- _YOUR TASK_
Up to and including the line that contains "return line", repeat each line of the data exactly, starting from the first.
┄┄┄┄┄┄┄┄┄┄┄┄┄┄┄┄┄┄┄┄
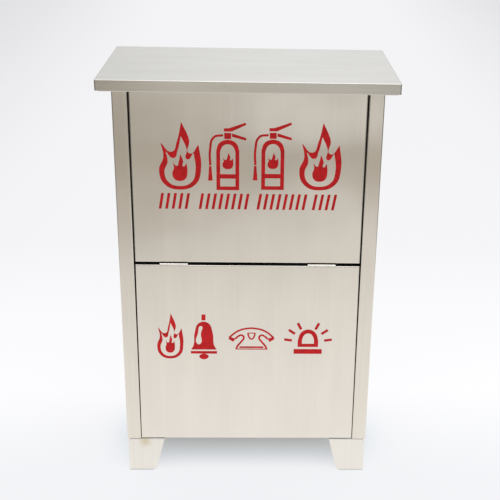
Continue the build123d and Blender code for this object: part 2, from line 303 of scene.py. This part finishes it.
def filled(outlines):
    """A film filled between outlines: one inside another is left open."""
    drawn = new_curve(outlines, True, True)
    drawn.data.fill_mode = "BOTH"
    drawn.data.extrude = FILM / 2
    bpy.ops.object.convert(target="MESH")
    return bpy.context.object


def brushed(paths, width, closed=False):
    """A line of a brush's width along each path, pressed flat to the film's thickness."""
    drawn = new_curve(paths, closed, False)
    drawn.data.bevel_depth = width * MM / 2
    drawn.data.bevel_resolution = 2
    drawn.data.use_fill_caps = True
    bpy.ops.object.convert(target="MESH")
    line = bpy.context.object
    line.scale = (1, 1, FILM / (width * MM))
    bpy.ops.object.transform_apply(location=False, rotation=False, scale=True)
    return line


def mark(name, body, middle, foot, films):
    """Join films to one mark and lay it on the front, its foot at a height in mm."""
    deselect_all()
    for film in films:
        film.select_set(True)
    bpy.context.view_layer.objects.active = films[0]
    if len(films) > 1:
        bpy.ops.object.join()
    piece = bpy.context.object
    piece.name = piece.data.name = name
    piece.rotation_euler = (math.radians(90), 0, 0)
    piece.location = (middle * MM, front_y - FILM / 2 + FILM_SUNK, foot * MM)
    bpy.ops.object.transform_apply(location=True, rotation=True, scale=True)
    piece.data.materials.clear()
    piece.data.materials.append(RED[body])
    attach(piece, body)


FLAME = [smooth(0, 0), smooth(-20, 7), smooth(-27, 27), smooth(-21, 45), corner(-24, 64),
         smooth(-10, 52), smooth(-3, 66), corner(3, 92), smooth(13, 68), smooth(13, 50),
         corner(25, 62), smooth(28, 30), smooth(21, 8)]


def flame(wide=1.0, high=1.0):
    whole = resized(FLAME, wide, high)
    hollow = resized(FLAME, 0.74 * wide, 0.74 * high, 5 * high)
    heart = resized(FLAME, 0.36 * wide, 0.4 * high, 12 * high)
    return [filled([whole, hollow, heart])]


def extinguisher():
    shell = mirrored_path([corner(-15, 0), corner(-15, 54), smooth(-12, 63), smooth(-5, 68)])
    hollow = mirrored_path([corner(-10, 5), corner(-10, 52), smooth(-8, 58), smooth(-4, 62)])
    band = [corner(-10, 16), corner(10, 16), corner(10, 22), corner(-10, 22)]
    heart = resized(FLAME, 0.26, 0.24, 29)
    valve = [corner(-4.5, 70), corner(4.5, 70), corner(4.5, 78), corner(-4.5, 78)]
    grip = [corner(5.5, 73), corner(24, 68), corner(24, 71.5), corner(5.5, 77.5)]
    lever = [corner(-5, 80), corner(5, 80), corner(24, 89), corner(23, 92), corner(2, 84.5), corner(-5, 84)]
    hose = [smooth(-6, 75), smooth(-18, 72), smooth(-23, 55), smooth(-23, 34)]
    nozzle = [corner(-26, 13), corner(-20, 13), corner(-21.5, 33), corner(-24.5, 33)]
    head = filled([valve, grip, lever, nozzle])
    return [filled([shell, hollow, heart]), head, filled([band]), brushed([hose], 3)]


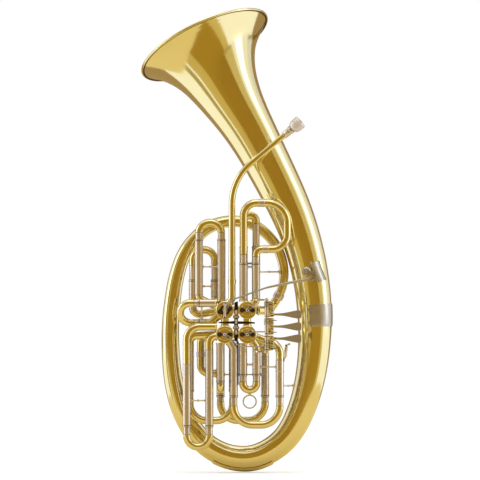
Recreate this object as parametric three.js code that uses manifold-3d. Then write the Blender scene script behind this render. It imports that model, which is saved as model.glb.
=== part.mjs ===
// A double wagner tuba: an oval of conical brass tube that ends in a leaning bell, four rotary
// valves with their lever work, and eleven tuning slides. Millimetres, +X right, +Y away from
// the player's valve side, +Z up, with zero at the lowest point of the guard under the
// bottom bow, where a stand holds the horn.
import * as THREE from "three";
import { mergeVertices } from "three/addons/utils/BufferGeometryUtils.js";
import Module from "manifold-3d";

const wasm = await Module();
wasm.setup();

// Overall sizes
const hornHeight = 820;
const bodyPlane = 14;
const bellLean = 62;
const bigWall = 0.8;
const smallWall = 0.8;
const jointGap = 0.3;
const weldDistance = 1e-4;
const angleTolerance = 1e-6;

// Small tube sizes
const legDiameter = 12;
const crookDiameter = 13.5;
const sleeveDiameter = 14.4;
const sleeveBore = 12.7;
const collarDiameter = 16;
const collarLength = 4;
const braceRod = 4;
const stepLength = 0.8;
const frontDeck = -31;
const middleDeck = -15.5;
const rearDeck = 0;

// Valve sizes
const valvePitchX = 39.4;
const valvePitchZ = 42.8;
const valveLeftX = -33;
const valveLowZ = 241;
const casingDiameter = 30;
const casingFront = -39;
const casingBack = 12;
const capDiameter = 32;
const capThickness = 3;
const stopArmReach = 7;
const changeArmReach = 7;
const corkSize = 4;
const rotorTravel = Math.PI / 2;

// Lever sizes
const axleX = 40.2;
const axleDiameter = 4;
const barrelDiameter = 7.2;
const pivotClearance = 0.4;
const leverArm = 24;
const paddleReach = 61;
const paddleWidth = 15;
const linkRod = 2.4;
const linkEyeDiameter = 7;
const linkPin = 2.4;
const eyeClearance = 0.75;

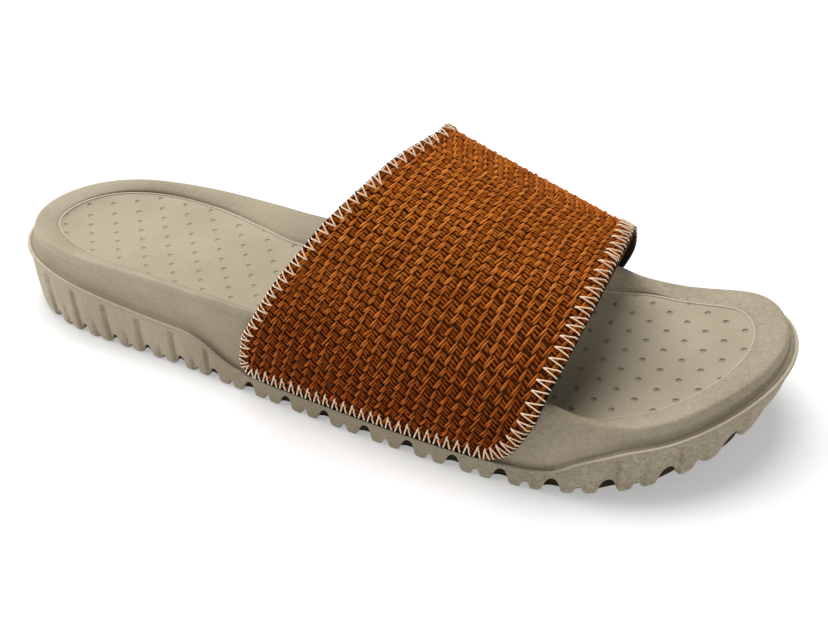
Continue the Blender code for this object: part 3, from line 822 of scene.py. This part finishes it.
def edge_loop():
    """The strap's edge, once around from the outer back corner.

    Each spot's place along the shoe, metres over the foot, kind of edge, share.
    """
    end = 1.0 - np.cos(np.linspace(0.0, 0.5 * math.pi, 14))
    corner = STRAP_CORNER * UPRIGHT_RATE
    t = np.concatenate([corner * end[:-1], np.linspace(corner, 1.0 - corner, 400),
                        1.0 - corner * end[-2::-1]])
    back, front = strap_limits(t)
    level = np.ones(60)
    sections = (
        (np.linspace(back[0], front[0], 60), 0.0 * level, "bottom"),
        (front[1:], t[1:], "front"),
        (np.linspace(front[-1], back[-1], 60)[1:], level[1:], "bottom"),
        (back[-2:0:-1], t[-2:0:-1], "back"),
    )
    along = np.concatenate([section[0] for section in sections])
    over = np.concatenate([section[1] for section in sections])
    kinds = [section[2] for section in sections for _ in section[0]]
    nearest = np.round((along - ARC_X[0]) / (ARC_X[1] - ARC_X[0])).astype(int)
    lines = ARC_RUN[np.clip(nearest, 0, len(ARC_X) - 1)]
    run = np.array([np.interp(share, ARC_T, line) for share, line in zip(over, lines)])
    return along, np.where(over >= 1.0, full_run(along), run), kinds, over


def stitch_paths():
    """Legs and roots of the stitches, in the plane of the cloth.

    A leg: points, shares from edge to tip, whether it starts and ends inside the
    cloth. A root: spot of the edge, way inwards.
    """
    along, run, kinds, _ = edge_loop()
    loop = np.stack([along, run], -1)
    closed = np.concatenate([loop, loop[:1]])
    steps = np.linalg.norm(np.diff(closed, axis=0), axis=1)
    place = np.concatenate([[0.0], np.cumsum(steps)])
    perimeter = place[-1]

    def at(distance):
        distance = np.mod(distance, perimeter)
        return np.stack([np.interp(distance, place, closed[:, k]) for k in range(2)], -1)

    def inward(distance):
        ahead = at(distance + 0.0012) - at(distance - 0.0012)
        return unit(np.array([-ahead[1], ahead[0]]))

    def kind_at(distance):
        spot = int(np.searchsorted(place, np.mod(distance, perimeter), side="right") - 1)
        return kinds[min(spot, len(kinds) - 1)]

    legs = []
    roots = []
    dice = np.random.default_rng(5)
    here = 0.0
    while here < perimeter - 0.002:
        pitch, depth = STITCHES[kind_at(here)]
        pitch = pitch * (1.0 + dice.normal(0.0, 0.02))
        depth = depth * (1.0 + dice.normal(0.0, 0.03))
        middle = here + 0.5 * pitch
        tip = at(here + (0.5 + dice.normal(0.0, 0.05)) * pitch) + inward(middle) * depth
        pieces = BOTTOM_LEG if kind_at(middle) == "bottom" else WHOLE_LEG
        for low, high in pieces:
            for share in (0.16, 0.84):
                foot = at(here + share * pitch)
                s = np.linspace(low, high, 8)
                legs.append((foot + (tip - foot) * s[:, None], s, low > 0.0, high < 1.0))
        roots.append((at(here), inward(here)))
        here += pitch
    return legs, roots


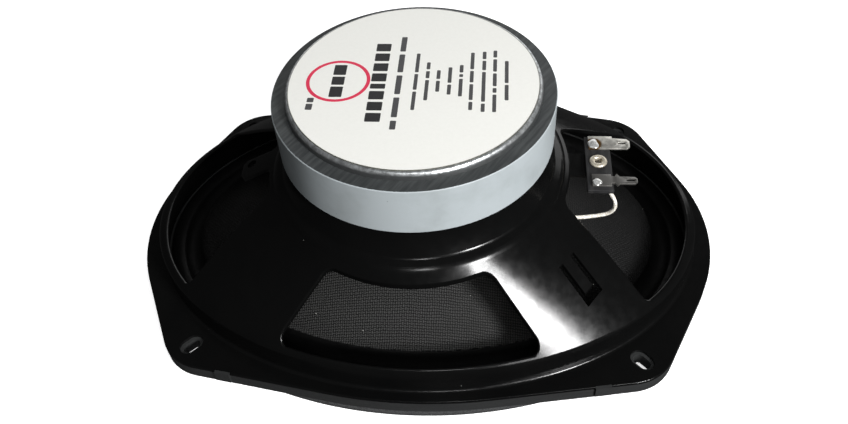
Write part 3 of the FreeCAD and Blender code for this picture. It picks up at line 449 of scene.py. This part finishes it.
┄┄┄┄┄┄┄┄┄┄┄┄┄┄┄┄┄┄┄┄
- _THE SOLUTION_
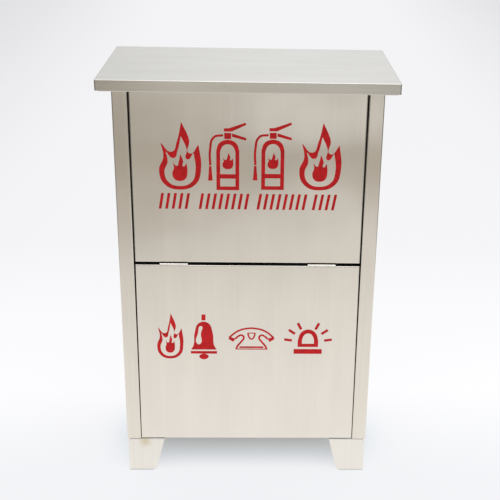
Continue the build123d and Blender code for this object: part 2, from line 303 of scene.py. This part finishes it.
def filled(outlines):
    """A film filled between outlines: one inside another is left open."""
    drawn = new_curve(outlines, True, True)
    drawn.data.fill_mode = "BOTH"
    drawn.data.extrude = FILM / 2
    bpy.ops.object.convert(target="MESH")
    return bpy.context.object


def brushed(paths, width, closed=False):
    """A line of a brush's width along each path, pressed flat to the film's thickness."""
    drawn = new_curve(paths, closed, False)
    drawn.data.bevel_depth = width * MM / 2
    drawn.data.bevel_resolution = 2
    drawn.data.use_fill_caps = True
    bpy.ops.object.convert(target="MESH")
    line = bpy.context.object
    line.scale = (1, 1, FILM / (width * MM))
    bpy.ops.object.transform_apply(location=False, rotation=False, scale=True)
    return line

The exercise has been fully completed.